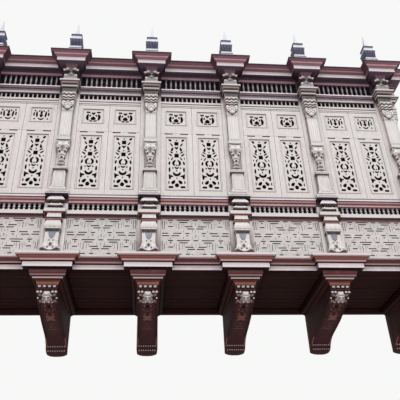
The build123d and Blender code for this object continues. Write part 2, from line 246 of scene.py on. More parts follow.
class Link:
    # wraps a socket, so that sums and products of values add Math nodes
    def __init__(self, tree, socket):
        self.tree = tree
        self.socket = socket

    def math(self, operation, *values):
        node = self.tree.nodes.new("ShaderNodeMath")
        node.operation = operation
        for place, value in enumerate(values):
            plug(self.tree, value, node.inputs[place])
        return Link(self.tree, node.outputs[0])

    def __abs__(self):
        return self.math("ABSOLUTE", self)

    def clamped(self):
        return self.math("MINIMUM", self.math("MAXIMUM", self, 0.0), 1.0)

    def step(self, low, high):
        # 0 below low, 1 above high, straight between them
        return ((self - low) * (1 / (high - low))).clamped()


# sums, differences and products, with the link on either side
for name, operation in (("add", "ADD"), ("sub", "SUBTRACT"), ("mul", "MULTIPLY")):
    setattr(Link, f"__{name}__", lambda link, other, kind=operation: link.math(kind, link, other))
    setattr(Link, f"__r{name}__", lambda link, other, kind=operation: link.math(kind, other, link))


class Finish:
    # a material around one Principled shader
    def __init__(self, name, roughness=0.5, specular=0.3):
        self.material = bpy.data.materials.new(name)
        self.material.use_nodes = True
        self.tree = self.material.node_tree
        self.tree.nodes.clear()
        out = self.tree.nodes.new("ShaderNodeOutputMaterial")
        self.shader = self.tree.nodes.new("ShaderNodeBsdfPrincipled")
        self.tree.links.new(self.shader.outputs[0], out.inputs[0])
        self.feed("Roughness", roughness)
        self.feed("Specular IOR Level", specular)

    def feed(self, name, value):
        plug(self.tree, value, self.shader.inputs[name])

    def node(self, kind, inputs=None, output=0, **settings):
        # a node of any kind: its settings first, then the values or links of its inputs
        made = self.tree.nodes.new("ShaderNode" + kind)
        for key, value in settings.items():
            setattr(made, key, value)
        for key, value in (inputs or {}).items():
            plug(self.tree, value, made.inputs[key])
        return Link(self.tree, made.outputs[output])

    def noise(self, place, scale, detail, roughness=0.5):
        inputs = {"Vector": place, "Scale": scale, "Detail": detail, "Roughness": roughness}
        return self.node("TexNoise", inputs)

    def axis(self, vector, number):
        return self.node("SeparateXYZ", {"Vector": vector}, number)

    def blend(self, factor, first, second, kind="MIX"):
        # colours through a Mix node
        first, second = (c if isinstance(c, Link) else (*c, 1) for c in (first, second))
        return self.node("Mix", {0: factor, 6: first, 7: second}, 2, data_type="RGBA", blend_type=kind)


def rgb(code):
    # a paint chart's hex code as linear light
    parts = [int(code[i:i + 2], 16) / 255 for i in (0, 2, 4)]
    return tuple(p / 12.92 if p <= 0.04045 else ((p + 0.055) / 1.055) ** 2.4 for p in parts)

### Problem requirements
Restate the whole listing exactly, leaving out nothing.

### Answer to the task
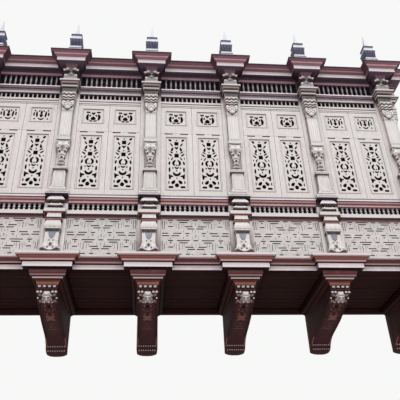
The build123d and Blender code for this object continues. Write part 2, from line 246 of scene.py on. More parts follow.
class Link:
    # wraps a socket, so that sums and products of values add Math nodes
    def __init__(self, tree, socket):
        self.tree = tree
        self.socket = socket

    def math(self, operation, *values):
        node = self.tree.nodes.new("ShaderNodeMath")
        node.operation = operation
        for place, value in enumerate(values):
            plug(self.tree, value, node.inputs[place])
        return Link(self.tree, node.outputs[0])

    def __abs__(self):
        return self.math("ABSOLUTE", self)

    def clamped(self):
        return self.math("MINIMUM", self.math("MAXIMUM", self, 0.0), 1.0)

    def step(self, low, high):
        # 0 below low, 1 above high, straight between them
        return ((self - low) * (1 / (high - low))).clamped()


# sums, differences and products, with the link on either side
for name, operation in (("add", "ADD"), ("sub", "SUBTRACT"), ("mul", "MULTIPLY")):
    setattr(Link, f"__{name}__", lambda link, other, kind=operation: link.math(kind, link, other))
    setattr(Link, f"__r{name}__", lambda link, other, kind=operation: link.math(kind, other, link))


class Finish:
    # a material around one Principled shader
    def __init__(self, name, roughness=0.5, specular=0.3):
        self.material = bpy.data.materials.new(name)
        self.material.use_nodes = True
        self.tree = self.material.node_tree
        self.tree.nodes.clear()
        out = self.tree.nodes.new("ShaderNodeOutputMaterial")
        self.shader = self.tree.nodes.new("ShaderNodeBsdfPrincipled")
        self.tree.links.new(self.shader.outputs[0], out.inputs[0])
        self.feed("Roughness", roughness)
        self.feed("Specular IOR Level", specular)

    def feed(self, name, value):
        plug(self.tree, value, self.shader.inputs[name])

    def node(self, kind, inputs=None, output=0, **settings):
        # a node of any kind: its settings first, then the values or links of its inputs
        made = self.tree.nodes.new("ShaderNode" + kind)
        for key, value in settings.items():
            setattr(made, key, value)
        for key, value in (inputs or {}).items():
            plug(self.tree, value, made.inputs[key])
        return Link(self.tree, made.outputs[output])

    def noise(self, place, scale, detail, roughness=0.5):
        inputs = {"Vector": place, "Scale": scale, "Detail": detail, "Roughness": roughness}
        return self.node("TexNoise", inputs)

    def axis(self, vector, number):
        return self.node("SeparateXYZ", {"Vector": vector}, number)

    def blend(self, factor, first, second, kind="MIX"):
        # colours through a Mix node
        first, second = (c if isinstance(c, Link) else (*c, 1) for c in (first, second))
        return self.node("Mix", {0: factor, 6: first, 7: second}, 2, data_type="RGBA", blend_type=kind)


def rgb(code):
    # a paint chart's hex code as linear light
    parts = [int(code[i:i + 2], 16) / 255 for i in (0, 2, 4)]
    return tuple(p / 12.92 if p <= 0.04045 else ((p + 0.055) / 1.055) ** 2.4 for p in parts)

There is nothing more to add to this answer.